Filter 1: is there a primary URL?
A real leak points at something. A model card stub that was briefly published and then taken down — but archived externally. A config file in a public repo. A model name that briefly appeared in an API response. A regulatory filing. A research paper draft.
"Someone in a Discord said" is not a primary URL. "A screenshot circulating on X" is not a primary URL. If the chain of citations does not terminate in a verifiable artifact, the leak is rumor at best.
Filter 2: can the artifact be reproduced?
A leaked benchmark filing can be checked against the regulator's site. A leaked config can be parsed and compared to known configs. A leaked endpoint can sometimes be probed (carefully, and within the lab's terms of service).
Independent reproduction is the bar that separates "interesting screenshot" from "useful evidence." If only one account has the artifact and nobody else can confirm it, the signal is thin.
Filter 3: does the source have something to lose?
A named reporter at a reputable outlet has a reputational stake — getting it wrong costs them. An anonymous tipster has none. This does not make the named source automatically right, but it does shift the priors. We treat reporting from accountable bylines as substantially stronger evidence than anonymous posts, even when the underlying claim is identical.
A real leak vs. a noise leak — worked
Real leak (Strong signal):
- A regulatory filing in jurisdiction X mentions an unreleased model name and a training-compute disclosure threshold.
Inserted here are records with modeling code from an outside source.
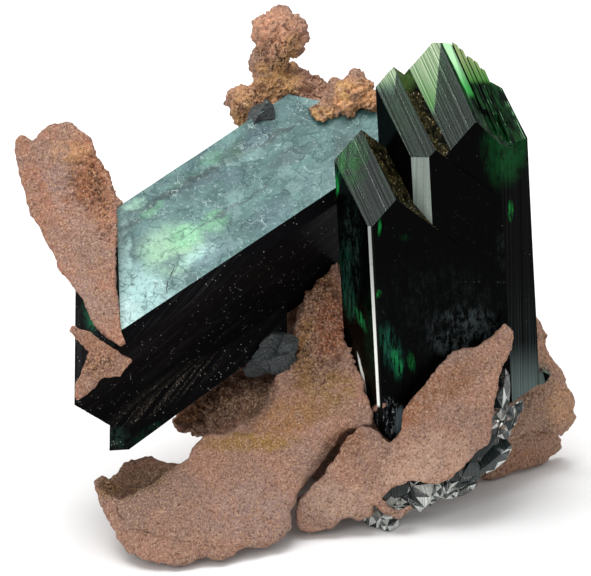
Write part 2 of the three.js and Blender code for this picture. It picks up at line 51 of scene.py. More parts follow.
# Directions of the crystals
ACROSS_RIDGES = Vector((0.88, 0.475, 0.0)).normalized()
RIDGE_WAY = Vector((-0.475, 0.88, 0.72)).normalized()
FRONT_WAY = Vector((0.348, -0.9375, 0.0)).normalized()
LONG_WAY = Vector((0.78, 0.53, 0.33)).normalized()
ACROSS_LONG = Vector((-0.32, -0.47, 0.82)).normalized()
PEARL_WAY = Vector((0.06, -0.47, 0.88)).normalized()
UPRIGHT = Vector((0, 0, 1))

# From the specimen to the observer, and up on the sheet
BACK_WAY = Vector((0, -math.cos(SIGHT_PITCH), math.sin(SIGHT_PITCH)))
UP_WAY = Vector((0, math.sin(SIGHT_PITCH), math.cos(SIGHT_PITCH)))


def seen(across, down, toward):
    """A place on the sight sheet as a point of the row frame, in metres."""
    right = (across - SHEET_MIDDLE) * SHEET_UNIT
    up = (SHEET_FLOOR - down) * SHEET_UNIT
    y = up * math.sin(SIGHT_PITCH) - toward * math.cos(SIGHT_PITCH)
    z = up * math.cos(SIGHT_PITCH) + toward * math.sin(SIGHT_PITCH)
    return (Vector((right, y, z)) + CENTRING) * MM


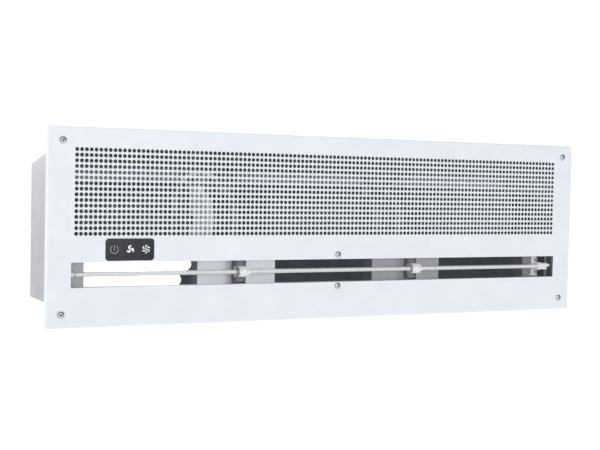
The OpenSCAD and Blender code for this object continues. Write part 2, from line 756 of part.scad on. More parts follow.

- The filing is on the regulator's public website. A second outlet has independently reported the same filing.
- A named reporter at a reputable outlet has written about it under their own byline.
All three filters pass. This is the kind of thing that belongs in a tracker article under Strong signal, with the filing URL linked and the byline credited.
Noise leak (Speculation at best):
- A screenshot purporting to show an internal model card.
- The screenshot was posted by an anonymous account; the original URL it claims to come from is dead or never existed.
- A second account amplifies the screenshot. A third blog quotes the second account. None of them have additional evidence.
All three filters fail. This is the kind of thing that drives a lot of online "model release" coverage and should not move any claim above Speculation.
How leaks evolve
Watching real leaks over time is interesting. The pattern, repeated across many releases:
- A primary artifact appears (a regulatory filing, a config commit, a model card stub).
- Reputable reporters pick it up within hours or days.
- The lab either confirms with an official post (the leak moves to Confirmed) or remains silent (the leak stays at Strong signal until they ship).
- The actual model launches, usually within weeks of step 1.
Noise leaks do not follow this arc. They circulate, fade, and never produce a release. Tracking which leaks make it through this arc and which do not is the kind of pattern that builds judgment for the next round.
What this means for your reading
Three habits that pay off:
- Click through every claim. If the article does not link to a primary URL, treat the claim as Speculation regardless of how confident the prose sounds.
- Watch named bylines more than amplification counts. A 50-RT post by an anonymous account is weaker evidence than a 500-word piece by a named reporter at a reputable outlet, even though the post will reach more eyes.
- Wait for the lab. If a leak is real, the lab will confirm it within a known timeframe. Most rushed "first to break" coverage is wrong and the right move is to wait one news cycle before treating the claim as load-bearing.
Read leaks this way and the genre stops being annoying. There are real signals in the noise; the filters above are how you find them.